** START **

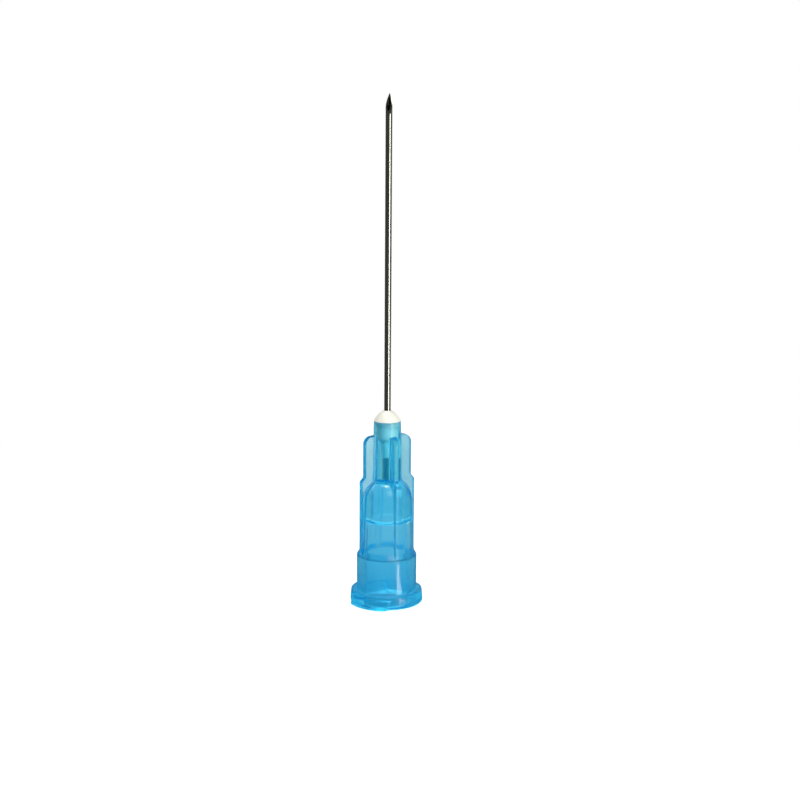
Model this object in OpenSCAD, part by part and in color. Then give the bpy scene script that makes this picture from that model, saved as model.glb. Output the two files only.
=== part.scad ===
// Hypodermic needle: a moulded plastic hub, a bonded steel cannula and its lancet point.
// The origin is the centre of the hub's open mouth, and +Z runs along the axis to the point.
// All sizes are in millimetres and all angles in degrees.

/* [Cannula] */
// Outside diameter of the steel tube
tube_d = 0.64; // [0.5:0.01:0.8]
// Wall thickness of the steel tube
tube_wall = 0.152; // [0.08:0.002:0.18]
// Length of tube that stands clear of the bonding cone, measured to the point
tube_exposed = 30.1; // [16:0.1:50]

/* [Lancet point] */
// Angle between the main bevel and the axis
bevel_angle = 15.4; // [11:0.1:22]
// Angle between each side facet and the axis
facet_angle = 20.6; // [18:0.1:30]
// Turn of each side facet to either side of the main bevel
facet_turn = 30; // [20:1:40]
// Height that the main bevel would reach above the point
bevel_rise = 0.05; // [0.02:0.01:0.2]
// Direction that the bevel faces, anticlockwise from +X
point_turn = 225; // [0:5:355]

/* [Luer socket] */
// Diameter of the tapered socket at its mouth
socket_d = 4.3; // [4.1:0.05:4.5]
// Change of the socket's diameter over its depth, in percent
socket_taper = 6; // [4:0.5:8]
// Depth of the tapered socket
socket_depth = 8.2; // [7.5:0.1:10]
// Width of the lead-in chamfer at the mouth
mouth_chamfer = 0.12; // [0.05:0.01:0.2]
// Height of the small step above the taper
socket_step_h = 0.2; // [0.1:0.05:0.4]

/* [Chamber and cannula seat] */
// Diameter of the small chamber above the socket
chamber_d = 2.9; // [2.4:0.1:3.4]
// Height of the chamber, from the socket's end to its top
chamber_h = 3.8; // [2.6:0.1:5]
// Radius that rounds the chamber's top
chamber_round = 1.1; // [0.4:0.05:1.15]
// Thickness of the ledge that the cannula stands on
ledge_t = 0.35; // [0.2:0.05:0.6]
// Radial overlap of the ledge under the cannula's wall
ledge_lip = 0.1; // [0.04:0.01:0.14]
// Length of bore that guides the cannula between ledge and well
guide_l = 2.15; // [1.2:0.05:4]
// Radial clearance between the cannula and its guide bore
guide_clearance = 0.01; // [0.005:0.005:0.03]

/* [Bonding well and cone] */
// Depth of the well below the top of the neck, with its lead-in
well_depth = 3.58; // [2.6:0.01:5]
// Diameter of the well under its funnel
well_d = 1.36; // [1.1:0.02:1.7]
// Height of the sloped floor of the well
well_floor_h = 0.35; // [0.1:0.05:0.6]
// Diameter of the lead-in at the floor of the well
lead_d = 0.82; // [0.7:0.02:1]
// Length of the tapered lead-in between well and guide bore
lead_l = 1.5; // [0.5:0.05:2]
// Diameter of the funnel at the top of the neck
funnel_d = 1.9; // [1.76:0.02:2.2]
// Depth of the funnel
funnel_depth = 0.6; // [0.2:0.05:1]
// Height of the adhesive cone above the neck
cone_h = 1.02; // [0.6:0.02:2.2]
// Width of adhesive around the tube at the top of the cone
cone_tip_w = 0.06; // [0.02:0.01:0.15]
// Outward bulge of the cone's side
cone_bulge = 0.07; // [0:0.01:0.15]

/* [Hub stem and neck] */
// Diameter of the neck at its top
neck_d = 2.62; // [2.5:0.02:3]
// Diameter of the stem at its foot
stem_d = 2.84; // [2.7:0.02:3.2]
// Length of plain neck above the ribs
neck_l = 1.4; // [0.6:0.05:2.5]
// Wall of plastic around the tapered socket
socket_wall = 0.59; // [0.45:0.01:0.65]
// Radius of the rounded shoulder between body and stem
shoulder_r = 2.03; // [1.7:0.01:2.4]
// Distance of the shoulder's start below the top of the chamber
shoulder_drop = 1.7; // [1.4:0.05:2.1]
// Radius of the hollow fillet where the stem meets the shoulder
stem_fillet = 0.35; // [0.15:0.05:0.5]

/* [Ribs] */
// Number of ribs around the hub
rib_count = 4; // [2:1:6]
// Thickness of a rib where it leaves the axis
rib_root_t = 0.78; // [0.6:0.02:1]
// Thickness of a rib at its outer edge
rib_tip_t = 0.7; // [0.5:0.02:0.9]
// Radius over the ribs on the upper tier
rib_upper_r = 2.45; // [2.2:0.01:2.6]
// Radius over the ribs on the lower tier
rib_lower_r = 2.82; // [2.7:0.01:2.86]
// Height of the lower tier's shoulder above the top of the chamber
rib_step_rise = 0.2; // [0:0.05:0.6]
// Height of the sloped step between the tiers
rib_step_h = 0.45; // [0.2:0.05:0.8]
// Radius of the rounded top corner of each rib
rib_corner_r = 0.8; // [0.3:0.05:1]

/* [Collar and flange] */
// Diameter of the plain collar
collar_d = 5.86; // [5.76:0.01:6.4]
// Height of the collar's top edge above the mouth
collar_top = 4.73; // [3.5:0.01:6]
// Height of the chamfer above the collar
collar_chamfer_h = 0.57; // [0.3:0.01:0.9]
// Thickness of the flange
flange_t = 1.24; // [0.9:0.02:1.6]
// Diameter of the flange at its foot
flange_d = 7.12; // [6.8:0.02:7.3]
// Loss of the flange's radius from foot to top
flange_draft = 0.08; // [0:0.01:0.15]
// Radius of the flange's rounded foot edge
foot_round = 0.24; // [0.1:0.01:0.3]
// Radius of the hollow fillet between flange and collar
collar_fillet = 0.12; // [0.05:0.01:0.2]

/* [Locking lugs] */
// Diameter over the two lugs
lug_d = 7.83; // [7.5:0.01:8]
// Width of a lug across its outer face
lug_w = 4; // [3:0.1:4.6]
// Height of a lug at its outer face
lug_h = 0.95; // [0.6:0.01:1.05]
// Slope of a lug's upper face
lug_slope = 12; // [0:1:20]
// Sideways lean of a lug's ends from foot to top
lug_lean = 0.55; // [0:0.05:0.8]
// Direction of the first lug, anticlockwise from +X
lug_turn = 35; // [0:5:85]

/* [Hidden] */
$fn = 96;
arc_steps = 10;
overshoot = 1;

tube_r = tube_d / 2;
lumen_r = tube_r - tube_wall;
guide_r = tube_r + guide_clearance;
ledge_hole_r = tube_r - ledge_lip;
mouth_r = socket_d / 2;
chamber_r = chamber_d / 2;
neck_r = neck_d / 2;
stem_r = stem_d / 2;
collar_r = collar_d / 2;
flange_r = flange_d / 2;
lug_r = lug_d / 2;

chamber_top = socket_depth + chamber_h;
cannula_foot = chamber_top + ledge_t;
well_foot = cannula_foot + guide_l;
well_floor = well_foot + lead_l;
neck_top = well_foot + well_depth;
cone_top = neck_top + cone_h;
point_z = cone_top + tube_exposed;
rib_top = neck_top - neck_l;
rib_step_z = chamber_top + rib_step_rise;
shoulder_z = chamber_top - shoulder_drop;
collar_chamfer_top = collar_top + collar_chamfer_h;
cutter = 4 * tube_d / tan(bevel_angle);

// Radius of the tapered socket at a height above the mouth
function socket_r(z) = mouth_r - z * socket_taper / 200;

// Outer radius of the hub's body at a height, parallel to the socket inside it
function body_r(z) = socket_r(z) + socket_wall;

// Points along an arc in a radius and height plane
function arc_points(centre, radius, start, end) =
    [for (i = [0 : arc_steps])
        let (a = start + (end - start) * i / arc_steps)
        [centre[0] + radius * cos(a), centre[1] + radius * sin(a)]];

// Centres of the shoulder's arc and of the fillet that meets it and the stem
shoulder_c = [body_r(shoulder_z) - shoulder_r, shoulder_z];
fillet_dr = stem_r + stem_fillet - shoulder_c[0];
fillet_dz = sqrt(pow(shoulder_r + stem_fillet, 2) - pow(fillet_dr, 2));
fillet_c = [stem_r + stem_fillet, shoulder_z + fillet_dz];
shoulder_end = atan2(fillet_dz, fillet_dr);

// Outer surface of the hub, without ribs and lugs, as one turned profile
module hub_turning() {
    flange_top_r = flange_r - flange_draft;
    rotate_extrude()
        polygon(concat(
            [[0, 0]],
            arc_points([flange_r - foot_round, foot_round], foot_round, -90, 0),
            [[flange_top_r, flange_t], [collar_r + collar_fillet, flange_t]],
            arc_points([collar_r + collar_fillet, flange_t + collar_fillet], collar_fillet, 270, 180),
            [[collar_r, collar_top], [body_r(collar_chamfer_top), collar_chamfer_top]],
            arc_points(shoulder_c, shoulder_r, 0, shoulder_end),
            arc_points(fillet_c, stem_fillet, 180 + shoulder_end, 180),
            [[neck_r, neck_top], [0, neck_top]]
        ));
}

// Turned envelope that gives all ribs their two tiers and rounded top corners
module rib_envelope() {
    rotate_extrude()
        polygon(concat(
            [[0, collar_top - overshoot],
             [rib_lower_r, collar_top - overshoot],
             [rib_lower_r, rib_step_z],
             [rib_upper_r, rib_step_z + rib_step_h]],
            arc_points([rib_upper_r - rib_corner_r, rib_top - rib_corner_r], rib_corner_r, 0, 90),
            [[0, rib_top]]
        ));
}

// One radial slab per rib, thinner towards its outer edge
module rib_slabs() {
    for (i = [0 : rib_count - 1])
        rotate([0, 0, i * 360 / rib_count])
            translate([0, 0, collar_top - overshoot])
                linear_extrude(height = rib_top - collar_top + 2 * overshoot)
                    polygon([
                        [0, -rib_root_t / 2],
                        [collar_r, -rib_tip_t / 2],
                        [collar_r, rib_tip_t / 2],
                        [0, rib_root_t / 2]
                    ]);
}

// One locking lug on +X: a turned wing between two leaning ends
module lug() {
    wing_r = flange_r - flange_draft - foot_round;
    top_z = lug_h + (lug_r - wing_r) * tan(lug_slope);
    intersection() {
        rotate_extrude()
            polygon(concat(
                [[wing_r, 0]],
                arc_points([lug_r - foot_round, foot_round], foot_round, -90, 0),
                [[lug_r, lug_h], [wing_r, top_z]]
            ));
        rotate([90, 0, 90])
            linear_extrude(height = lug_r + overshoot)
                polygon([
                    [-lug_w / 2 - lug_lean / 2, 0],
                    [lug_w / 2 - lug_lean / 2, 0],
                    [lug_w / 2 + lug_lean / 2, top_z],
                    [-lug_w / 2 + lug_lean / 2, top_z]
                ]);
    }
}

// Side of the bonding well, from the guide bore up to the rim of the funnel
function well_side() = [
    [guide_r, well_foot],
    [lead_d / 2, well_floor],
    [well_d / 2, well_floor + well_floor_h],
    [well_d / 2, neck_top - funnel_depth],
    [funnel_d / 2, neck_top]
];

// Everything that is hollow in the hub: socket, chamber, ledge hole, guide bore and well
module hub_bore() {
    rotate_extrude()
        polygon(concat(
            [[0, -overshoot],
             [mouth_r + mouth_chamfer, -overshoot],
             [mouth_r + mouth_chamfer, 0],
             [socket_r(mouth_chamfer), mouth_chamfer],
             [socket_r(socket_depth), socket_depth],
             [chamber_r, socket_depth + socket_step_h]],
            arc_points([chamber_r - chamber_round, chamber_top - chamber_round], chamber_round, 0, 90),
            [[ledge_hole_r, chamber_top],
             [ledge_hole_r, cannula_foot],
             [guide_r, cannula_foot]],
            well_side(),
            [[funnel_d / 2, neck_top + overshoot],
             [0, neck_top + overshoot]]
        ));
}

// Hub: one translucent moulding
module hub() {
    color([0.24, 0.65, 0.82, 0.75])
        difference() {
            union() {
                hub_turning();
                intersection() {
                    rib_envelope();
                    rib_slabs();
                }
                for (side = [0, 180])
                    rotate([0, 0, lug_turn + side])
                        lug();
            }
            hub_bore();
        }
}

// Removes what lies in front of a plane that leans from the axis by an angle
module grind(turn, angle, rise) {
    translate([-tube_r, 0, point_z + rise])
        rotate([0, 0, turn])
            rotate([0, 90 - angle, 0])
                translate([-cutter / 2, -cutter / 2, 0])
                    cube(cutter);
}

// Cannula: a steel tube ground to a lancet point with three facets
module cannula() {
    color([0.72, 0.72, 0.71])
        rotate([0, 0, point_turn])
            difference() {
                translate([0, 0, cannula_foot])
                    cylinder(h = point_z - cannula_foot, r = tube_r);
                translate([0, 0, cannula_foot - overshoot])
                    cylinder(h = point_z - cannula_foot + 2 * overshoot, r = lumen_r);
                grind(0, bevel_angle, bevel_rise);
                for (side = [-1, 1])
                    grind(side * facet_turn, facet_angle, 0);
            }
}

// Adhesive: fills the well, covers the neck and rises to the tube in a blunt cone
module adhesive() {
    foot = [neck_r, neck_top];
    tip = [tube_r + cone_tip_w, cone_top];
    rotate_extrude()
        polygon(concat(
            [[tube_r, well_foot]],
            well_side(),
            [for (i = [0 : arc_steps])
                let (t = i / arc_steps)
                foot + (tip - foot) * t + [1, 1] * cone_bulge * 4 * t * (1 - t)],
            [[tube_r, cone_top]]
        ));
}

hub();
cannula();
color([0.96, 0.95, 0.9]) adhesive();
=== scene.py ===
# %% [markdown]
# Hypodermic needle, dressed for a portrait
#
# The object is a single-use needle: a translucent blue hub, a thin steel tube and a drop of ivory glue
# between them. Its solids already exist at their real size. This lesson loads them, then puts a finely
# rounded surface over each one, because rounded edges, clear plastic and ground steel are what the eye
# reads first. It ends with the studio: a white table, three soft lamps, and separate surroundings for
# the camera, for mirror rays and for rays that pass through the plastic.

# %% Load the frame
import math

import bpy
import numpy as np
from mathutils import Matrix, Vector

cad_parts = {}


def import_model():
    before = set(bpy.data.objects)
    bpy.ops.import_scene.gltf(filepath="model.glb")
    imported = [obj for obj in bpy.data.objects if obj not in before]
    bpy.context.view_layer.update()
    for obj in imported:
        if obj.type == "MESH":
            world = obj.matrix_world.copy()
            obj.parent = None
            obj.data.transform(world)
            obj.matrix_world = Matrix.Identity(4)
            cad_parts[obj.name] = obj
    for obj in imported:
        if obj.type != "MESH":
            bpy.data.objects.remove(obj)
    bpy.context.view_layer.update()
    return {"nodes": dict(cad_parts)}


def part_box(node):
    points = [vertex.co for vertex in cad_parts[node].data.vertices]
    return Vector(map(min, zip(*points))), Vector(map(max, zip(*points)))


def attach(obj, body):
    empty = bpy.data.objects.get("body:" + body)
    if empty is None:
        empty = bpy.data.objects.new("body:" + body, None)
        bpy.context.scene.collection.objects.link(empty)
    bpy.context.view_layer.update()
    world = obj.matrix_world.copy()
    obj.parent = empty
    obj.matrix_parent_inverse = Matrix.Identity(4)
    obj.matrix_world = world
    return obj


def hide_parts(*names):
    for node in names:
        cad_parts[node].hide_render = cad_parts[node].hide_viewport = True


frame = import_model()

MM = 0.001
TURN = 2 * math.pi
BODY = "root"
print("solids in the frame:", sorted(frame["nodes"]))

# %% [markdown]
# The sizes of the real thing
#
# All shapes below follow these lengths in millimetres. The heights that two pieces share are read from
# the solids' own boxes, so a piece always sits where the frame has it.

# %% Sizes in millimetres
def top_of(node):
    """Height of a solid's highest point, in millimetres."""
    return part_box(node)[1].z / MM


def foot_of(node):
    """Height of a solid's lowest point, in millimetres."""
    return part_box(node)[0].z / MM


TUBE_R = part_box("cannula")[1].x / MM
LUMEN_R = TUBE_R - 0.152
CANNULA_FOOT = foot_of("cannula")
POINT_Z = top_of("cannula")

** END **

§ **Aim**: Only the lines from the start of the data to the line holding "angles in degrees." are wanted; return them exactly, both ends included.

§ **Answer for this exercise**:
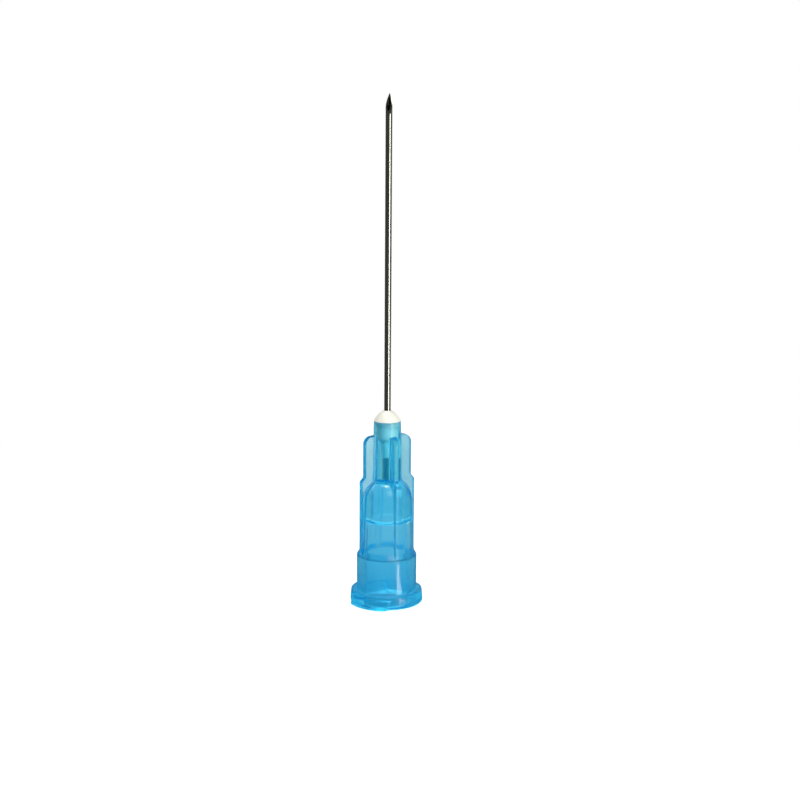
Model this object in OpenSCAD, part by part and in color. Then give the bpy scene script that makes this picture from that model, saved as model.glb. Output the two files only.
=== part.scad ===
// Hypodermic needle: a moulded plastic hub, a bonded steel cannula and its lancet point.
// The origin is the centre of the hub's open mouth, and +Z runs along the axis to the point.
// All sizes are in millimetres and all angles in degrees.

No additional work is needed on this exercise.